Katherine A. Garbarino (kgarbarino@fisherphillips.com) is Of Counsel with Fisher Phillips LLP in Louisville, Kentucky, USA.
Claims of sexual harassment in the workplace, while always prevalent, are expected to spike in the days, months, and years to come. This is, in large part, thanks to movements like #MeToo and Time's Up. You cannot turn on the TV, listen to the radio, or browse social media without being bombarded with new allegations of sexual harassment and/or sexual assault against the likes of Hollywood moguls (e.g., Harvey Weinstein and Les Moonves), TV personalities (e.g., former Today Show coanchor Matt Lauer, former NBC News anchor Tom Brokaw, PBS’s Charlie Rose, and comedian Bill Cosby), and politicians and judges (e.g., President Bill Clinton, President Donald Trump, former senator Al Franken, former congressman Anthony Weiner, and, most recently, Judge Brett Kavanaugh, the newest U.S. Supreme Court Justice). Whether these allegations are substantiated or not, they undoubtedly have made an indelible impression on our collective psyches. More importantly, in what has been dubbed the “Weinstein Effect,” victims now feel empowered to share their stories, especially following the #MeToo social media movement.[1] This movement has spread, turning a national spotlight on the issue of workplace sexual harassment.
So what impact is this likely to have on employers? You may well expect to see a corresponding spike in allegations of sexual harassment in your workplace. It is worth noting, too, that such claims often come down to “he said/she said,” with little, if any, corroborating evidence. Yet they must be taken seriously, lest they expose your business to a claim that you failed to take prompt and effective measures to eradicate unlawful harassment from your workplace. Additionally, sexual harassment claims are one of the most difficult types of claims for an employer to successfully have dismissed on summary judgment. For these reasons, a short refresher on the subject is in order.
What is unlawful workplace sexual harassment?
Generally speaking, unlawful sexual harassment is a form of sex discrimination that violates Title VII of the Civil Rights Act of 1964 and similar state civil rights laws. Title VII recognizes two types of sexual harassment: quid pro quo and hostile work environment.
Quid pro quo is a Latin phrase that means “this for that.” Thus, quid pro quo harassment occurs when someone in a superior position, such as a manager or supervisor, attempts to elicit sexual favors from a subordinate employee by either promising that the favor will be returned with a job-related benefit (e.g., a promotion or salary increase) or by threatening an adverse employment action (e.g., a demotion or negative performance evaluation) if the sexual favor is not provided. Of the two types of claims, quid pro quo claims are generally less prevalent.
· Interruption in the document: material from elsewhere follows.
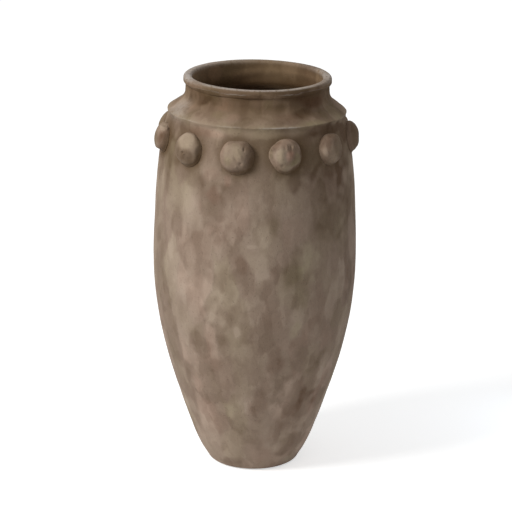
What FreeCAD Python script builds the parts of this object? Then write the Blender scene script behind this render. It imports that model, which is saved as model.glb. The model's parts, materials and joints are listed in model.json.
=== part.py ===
import FreeCAD, Part
import math
import os

# A tall clay storage jar on a narrow flat foot, with a ring of pressed-on clay knobs under its shoulder.
# It is built as a potter builds it: a floor dish, three wall sections, a shoulder ring, a neck ring and a
# rolled rim, each seated on the one below by a tongue-and-groove seam, and eleven balls of clay pressed on
# to the wall. Lengths are in millimetres. The jar stands on the XY plane, +Z is its axis, and -Y its front.

# Body, from the ground up to the top of the wall
foot_radius = 55.5
foot_round_radius = 8.0
belly_radius = 127.1
belly_height = 268.0
wall_top_radius = 109.0
wall_top_height = 451.5
wall_thickness = 9.5
floor_thickness = 13.0
floor_fillet_radius = 14.0

# How the side swells from foot to belly and draws in from belly to wall top: each pair is a share of that
# rise and a share of that gain or loss of radius. The cavity is shaped by all of them but the wall top.
lower_side_shares = [(0.10, 0.222), (0.22, 0.418), (0.38, 0.622), (0.56, 0.808), (0.76, 0.943)]
upper_side_shares = [(0.30, 0.095), (0.55, 0.235), (0.78, 0.470), (0.91, 0.730)]

# Shoulder: a sloping ring whose rounded edge stands a little proud of the wall that carries it
shoulder_edge_height = 5.6
shoulder_edge_overhang = 1.3
shoulder_edge_round_radius = 2.2
shoulder_rise = 14.6
shoulder_inner_round_radius = 7.0

# Neck and mouth
mouth_radius = 80.0
neck_thickness = 9.3
neck_rise = 17.4
neck_fillet_radius = 16.0
throat_round_radius = 6.0

# Rolled rim
rim_height = 11.2
rim_overhang = 2.3
rim_outer_round_radius = 5.0
rim_inner_round_radius = 4.2
rim_lower_round_radius = 3.0
rim_under_round_radius = 1.8

# Tongue-and-groove seams between the sections. The neck's seam is set across the shoulder's slope, at a
# share of the way down from the neck to the shoulder's edge.
floor_seam_height = 32.0
belly_seam_height = 165.0
upper_seam_height = 322.0
neck_seam_share = 0.45
tongue_height = 3.6
tongue_half_width = 2.6

# Knobs: balls of clay pressed flat against the wall, below the shoulder
knob_count = 11
knob_radius = 20.2
knob_half_depth = 11.6
knob_side_round_radius = 7.0
knob_stand = 12.6
knob_drop = 26.5
first_knob_turn_deg = -12.0

# Hand placing of each knob: turn as a share of the pitch, rise and size as shares of the knob's radius
knob_turn_shares = [0.031, -0.092, -0.090, -0.067, -0.030, 0.040, -0.020, 0.030, 0.036, 0.044, 0.031]
knob_rise_shares = [-0.02, 0.04, 0.03, 0.07, -0.05, 0.03, -0.06, 0.02, 0.05, 0.07, 0.02]
knob_size_shares = [0.020, 0.015, -0.050, -0.040, 0.010, -0.020, 0.015, -0.030, -0.050, -0.070, -0.025]

# A rounding takes at most this share of the straight edge on each side of its corner.
rounding_limit_share = 0.48
# A search for a place on a curve stops at this share of the curve's span.
search_limit_share = 1e-12

full_turn_deg = 360.0
front_turn_deg = -90.0
origin = FreeCAD.Vector(0, 0, 0)
jar_axis = FreeCAD.Vector(0, 0, 1)
outward = FreeCAD.Vector(1, 0, 0)

# Heights, radii and slopes that follow from the sizes above
shoulder_edge_radius = wall_top_radius + shoulder_edge_overhang
shoulder_edge_top = wall_top_height + shoulder_edge_height
neck_radius = mouth_radius + neck_thickness
neck_foot_height = shoulder_edge_top + shoulder_rise
rim_radius = neck_radius + rim_overhang
rim_foot_height = neck_foot_height + neck_rise
jar_height = rim_foot_height + rim_height
shoulder_slope = math.atan2(shoulder_rise, shoulder_edge_radius - neck_radius)
down_shoulder = FreeCAD.Vector(math.cos(shoulder_slope), 0, -math.sin(shoulder_slope))
shoulder_normal = FreeCAD.Vector(math.sin(shoulder_slope), 0, math.cos(shoulder_slope))


def point(radius, height):
    """A point of the jar's half section, in the XZ plane."""
    return FreeCAD.Vector(radius, 0, height)


def last_true(low, high, holds):
    """The highest value between low and high at which a condition that holds at low still holds."""
    limit = abs(high - low) * search_limit_share
    while abs(high - low) > limit:
        middle = (low + high) / 2
        if holds(middle):
            low = middle
        else:
            high = middle
    return low


def curve_through(stations):
    """One smooth curve that climbs through the given points."""
    curve = Part.BSplineCurve()
    curve.interpolate(stations)
    return curve


def curve_normal(curve, parameter):
    """The direction away from the axis, square to a climbing curve."""
    along = curve.tangent(parameter)[0]
    return FreeCAD.Vector(along.z, 0, -along.x)


def side_stations():
    """The points that the outside of the wall runs through, from the ground to the top of the wall."""
    stations = [point(foot_radius, 0)]
    for rise, gain in lower_side_shares:
        stations.append(point(foot_radius + gain * (belly_radius - foot_radius), rise * belly_height))
    stations.append(point(belly_radius, belly_height))
    for rise, loss in upper_side_shares:
        height = belly_height + rise * (wall_top_height - belly_height)
        stations.append(point(belly_radius - loss * (belly_radius - wall_top_radius), height))
    stations.append(point(wall_top_radius, wall_top_height))
    return stations


def cavity_stations(side):
    """The points that the inside of the wall runs through: the outer ones, moved in by the wall."""
    stations = []
    for station in side_stations()[:-1]:
        normal = curve_normal(side, side.parameter(station))
        stations.append(station - normal * wall_thickness)
    return stations


def bowl_edges(side, ground, round_radius):
    """The edges of a bowl's half outline: level from the axis, round the corner and up to the side's end."""
    def round_centre(parameter):
        return side.value(parameter) - curve_normal(side, parameter) * round_radius

    def is_low(parameter):
        return round_centre(parameter).z < ground + round_radius

    start = last_true(side.FirstParameter, side.LastParameter, is_low)
    centre = round_centre(start)
    on_ground = centre - jar_axis * round_radius
    on_side = side.value(start)
    between = (curve_normal(side, start) - jar_axis).normalize()
    level = Part.makeLine(point(0, ground), on_ground)
    rounding = Part.Arc(on_ground, centre + between * round_radius, on_side).toShape()
    return [level, rounding, side.toShape(start, side.LastParameter)]


def rounded_path(corners):
    """Straight edges through the given (point, radius) corners, with an arc of that radius at each."""
    edges = []
    run_start = corners[0][0]
    for (before, _), (corner, radius), (after, _) in zip(corners, corners[1:], corners[2:]):
        back = (before - corner).normalize()
        onward = (after - corner).normalize()
        half_angle = back.getAngle(onward) / 2
        shorter_side = min(corner.distanceToPoint(before), corner.distanceToPoint(after))
        cut_back = min(radius / math.tan(half_angle), rounding_limit_share * shorter_side)
        arc_radius = cut_back * math.tan(half_angle)
        to_arc = cut_back / math.cos(half_angle) - arc_radius
        arc_start = corner + back * cut_back
        arc_middle = corner + (back + onward).normalize() * to_arc
        arc_end = corner + onward * cut_back
        edges.append(Part.makeLine(run_start, arc_start))
        edges.append(Part.Arc(arc_start, arc_middle, arc_end).toShape())
        run_start = arc_end
    edges.append(Part.makeLine(run_start, corners[-1][0]))
    return edges


def under_shoulder(radius):
    """The point of the shoulder's underside at a radius: its top slope, moved in by the neck's thickness."""
    under_neck_foot = point(neck_radius, neck_foot_height) - shoulder_normal * neck_thickness
    return under_neck_foot + down_shoulder * ((radius - under_neck_foot.x) / down_shoulder.x)


def top_corners(cavity):
    """The corners of the section from the inside of the wall, over the rim, to the outside of the wall."""
    cavity_top = cavity.value(cavity.LastParameter)
    upward = cavity.tangent(cavity.LastParameter)[0]

    def is_below_shoulder(climb):
        place = cavity_top + upward * climb
        return place.z < under_shoulder(place.x).z

    to_shoulder = last_true(0, jar_height, is_below_shoulder)
    return [
        (cavity_top, 0),
        (cavity_top + upward * to_shoulder, shoulder_inner_round_radius),
        (under_shoulder(mouth_radius), throat_round_radius),
        (point(mouth_radius, jar_height), rim_inner_round_radius),
        (point(rim_radius, jar_height), rim_outer_round_radius),
        (point(rim_radius, rim_foot_height + rim_overhang), rim_lower_round_radius),
        (point(neck_radius, rim_foot_height), rim_under_round_radius),
        (point(neck_radius, neck_foot_height), neck_fillet_radius),
        (point(shoulder_edge_radius, shoulder_edge_top), shoulder_edge_round_radius),
        (point(shoulder_edge_radius, wall_top_height), shoulder_edge_round_radius),
        (point(wall_top_radius, wall_top_height), 0),
    ]


def face_within(edges):
    """The flat face that a closed loop of edges bounds."""
    return Part.Face(Part.Wire(Part.__sortEdges__(edges)))


def section_of_clay(outer_edges, side, cavity):
    """The half section of all the clay but the knobs."""
    inner_edges = bowl_edges(cavity, floor_thickness, floor_fillet_radius)
    middle = Part.makeLine(point(0, 0), point(0, floor_thickness))
    return face_within(outer_edges + inner_edges + rounded_path(top_corners(cavity)) + [middle])


def core_section(outer_edges):
    """The half section of the body filled up to the top of the wall, without its cavity."""
    top = Part.makeLine(point(wall_top_radius, wall_top_height), point(0, wall_top_height))
    middle = Part.makeLine(point(0, wall_top_height), point(0, 0))
    return face_within(outer_edges + [top, middle])


def beyond_seam(centre, across, onward):
    """The part of the section's plane beyond a seam whose tongue points onward, at the seam's centre."""
    reach = jar_height
    corners = [
        centre - across * reach,
        centre - across * tongue_half_width,
        centre + onward * tongue_height,
        centre + across * tongue_half_width,
        centre + across * reach,
        centre + across * reach + onward * reach,
        centre - across * reach + onward * reach,
    ]
    return Part.Face(Part.makePolygon(corners + corners[:1]))


def beyond_level_seam(clay, height):
    """The part of the section's plane above a level seam, whose tongue stands in the middle of the wall."""
    level = Part.makeLine(point(0, height), point(jar_height, height))
    return beyond_seam(level.common(clay).CenterOfGravity, outward, jar_axis)


def beyond_neck_seam():
    """The part of the section's plane beyond the seam that crosses the shoulder's slope."""
    slope_length = (shoulder_edge_radius - neck_radius) / down_shoulder.x
    on_slope = point(neck_radius, neck_foot_height) + down_shoulder * (neck_seam_share * slope_length)
    return beyond_seam(on_slope - shoulder_normal * (neck_thickness / 2), shoulder_normal, -down_shoulder)


def turned(section):
    """The solid that a half section sweeps in a full turn about the jar's axis."""
    return section.revolve(origin, jar_axis, full_turn_deg)


def thrown_sections(clay):
    """The seven rings and dishes of clay that make the jar, from the floor up."""
    sections = {}
    rest = clay
    for name, beyond in [
        ("floor_dish", beyond_level_seam(clay, floor_seam_height)),
        ("lower_wall", beyond_level_seam(clay, belly_seam_height)),
        ("belly_wall", beyond_level_seam(clay, upper_seam_height)),
        ("upper_wall", beyond_level_seam(clay, wall_top_height)),
        ("shoulder_ring", beyond_neck_seam()),
        ("neck_ring", beyond_level_seam(clay, rim_foot_height)),
    ]:
        sections[name] = turned(rest.cut(beyond).Faces[0])
        rest = rest.common(beyond)
    sections["rim_coil"] = turned(rest.Faces[0])
    return sections


def behind(place):
    """The mirror image of a knob outline's point, on the side towards the wall."""
    return point(-place.x, place.z)


def pressed_ball(size_scale):
    """A ball of clay at the origin, pressed along X: two shallow domes with a round side between them."""
    radius = knob_radius * size_scale
    half_depth = knob_half_depth * size_scale
    side_round = knob_side_round_radius * size_scale
    side_centre = point(0, radius - side_round)
    dome_radius = (half_depth**2 + side_centre.z**2 - side_round**2) / (2 * (half_depth - side_round))
    dome_centre = point(half_depth - dome_radius, 0)
    to_side = (side_centre - dome_centre).normalize()
    tip = point(half_depth, 0)
    dome_middle = dome_centre + (outward + to_side).normalize() * dome_radius
    dome_edge = side_centre + to_side * side_round
    outline = [
        Part.Arc(tip, dome_middle, dome_edge).toShape(),
        Part.Arc(dome_edge, point(0, radius), behind(dome_edge)).toShape(),
        Part.Arc(behind(dome_edge), behind(dome_middle), behind(tip)).toShape(),
        Part.makeLine(behind(tip), tip),
    ]
    return face_within(outline).revolve(origin, outward, full_turn_deg)


def knob(number, side, wall):
    """One ball of clay, squashed against the wall at its place in the ring, with the wall's shape behind."""
    turn_share = knob_turn_shares[number % len(knob_turn_shares)]
    rise_share = knob_rise_shares[number % len(knob_rise_shares)]
    size_scale = 1 + knob_size_shares[number % len(knob_size_shares)]
    pitch_deg = full_turn_deg / knob_count
    turn_deg = front_turn_deg + first_knob_turn_deg + (number + turn_share) * pitch_deg
    height = wall_top_height - knob_drop + rise_share * knob_radius

    place = last_true(side.FirstParameter, side.LastParameter, lambda t: side.value(t).z < height)
    normal = curve_normal(side, place)
    centre = side.value(place) + normal * (knob_stand - knob_half_depth) * size_scale

    ball = pressed_ball(size_scale)
    ball.Placement = FreeCAD.Placement(centre, FreeCAD.Rotation(outward, normal))
    ball.rotate(origin, jar_axis, turn_deg)
    return ball.cut(wall).Solids[0]


def jar_pieces():
    """Every piece of the jar, by name."""
    side = curve_through(side_stations())
    cavity = curve_through(cavity_stations(side))
    outer_edges = bowl_edges(side, 0, foot_round_radius)
    pieces = thrown_sections(section_of_clay(outer_edges, side, cavity))
    wall = turned(core_section(outer_edges))
    for number in range(knob_count):
        pieces[f"knob_{number + 1:02d}"] = knob(number, side, [wall, pieces["shoulder_ring"]])
    return pieces


os.makedirs("parts", exist_ok=True)
for name, shape in jar_pieces().items():
    shape.exportStep(f"parts/{name}.step")
    print(f"{name}: valid {shape.isValid()}, solids {len(shape.Solids)}, volume {shape.Volume:.0f} mm3")
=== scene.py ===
import json
import math

import bmesh
import bpy
import numpy as np
from mathutils import Matrix, Vector, noise


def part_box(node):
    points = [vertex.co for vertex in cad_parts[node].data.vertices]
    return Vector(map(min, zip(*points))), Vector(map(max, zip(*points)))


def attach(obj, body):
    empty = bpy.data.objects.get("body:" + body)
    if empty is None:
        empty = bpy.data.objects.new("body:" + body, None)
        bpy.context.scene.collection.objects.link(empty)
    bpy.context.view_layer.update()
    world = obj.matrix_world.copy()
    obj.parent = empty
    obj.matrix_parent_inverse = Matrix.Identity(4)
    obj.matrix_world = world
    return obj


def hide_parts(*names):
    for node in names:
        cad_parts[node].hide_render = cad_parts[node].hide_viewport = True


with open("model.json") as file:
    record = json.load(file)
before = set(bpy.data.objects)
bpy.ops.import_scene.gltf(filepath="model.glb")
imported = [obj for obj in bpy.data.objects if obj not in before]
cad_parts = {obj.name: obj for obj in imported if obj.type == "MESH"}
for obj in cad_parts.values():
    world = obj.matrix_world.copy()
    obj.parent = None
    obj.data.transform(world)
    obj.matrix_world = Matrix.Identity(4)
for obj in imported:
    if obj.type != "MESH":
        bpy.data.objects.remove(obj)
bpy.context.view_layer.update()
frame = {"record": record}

# A tall studded clay jar, thrown in sections and finished by hand, with a blotched matte surface.
# Lengths are in metres unless a comment says otherwise: heights from the floor, radii from the jar's axis.
# Turns are in degrees from the jar's front, which is -Y, and grow to the right as the camera sees it.

# The rings of the wall, from the floor up
rings = ["floor_dish", "lower_wall", "belly_wall", "upper_wall", "shoulder_ring", "neck_ring", "rim_coil"]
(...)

The more likely sexual harassment claim you may face is the so-called hostile work environment claim. This occurs when an employee claims that he/she has been subjected to unwelcome and offensive behavior (e.g., off-color jokes, commenting on physical attributes, unsolicited hugs or shoulder rubs, discussing sexual activities) that has risen to such a level that it has become “severe or pervasive” so as to “alter the conditions of [the victim’s] employment and create an abusive working environment.”[2] Title VII requires that, in order to be actionable, the harassment “must be both objectively and subjectively offensive, one that a reasonable person would find hostile or abusive, and one that the victim in fact did perceive to be so.”[3] Courts must look at the totality of the circumstances when determining whether an environment is sufficiently hostile, including the “frequency of the discriminatory conduct; its severity; whether it is physically threatening or humiliating, or a mere offensive utterance; and whether it unreasonably interferes with an employee’s work performance.”[4]
On the other hand, the law is clear that “simple teasing, offhand comments and isolated incidents (unless extremely serious)” will not be actionable under Title VII.[5] Moreover, the harassment must be based on the victim’s sex. In some situations, it can actually be quite difficult to prove the harassment was based on the victim’s sex. Some courts, too, have found that, absent extrinsic evidence of sex discrimination, the alleged harasser’s words alone are insufficient to establish harassment. For example, one court found that the mere use of the word “bitch,” without other evidence of sex discrimination, [was] not particularly probative of a general misogynist attitude.[6] In another case, the court found the use of the word “bitch” was not necessarily motivated by gender, as several possible motives explained the speaker’s reference to the employee as a “sick bitch.”[7] Furthermore, the law does not protect against the “equal opportunity” harasser, since inappropriate conduct directed equally at both sexes is not discriminatory.[8] Courts frequently remind employees that Title VII is not a general civility code.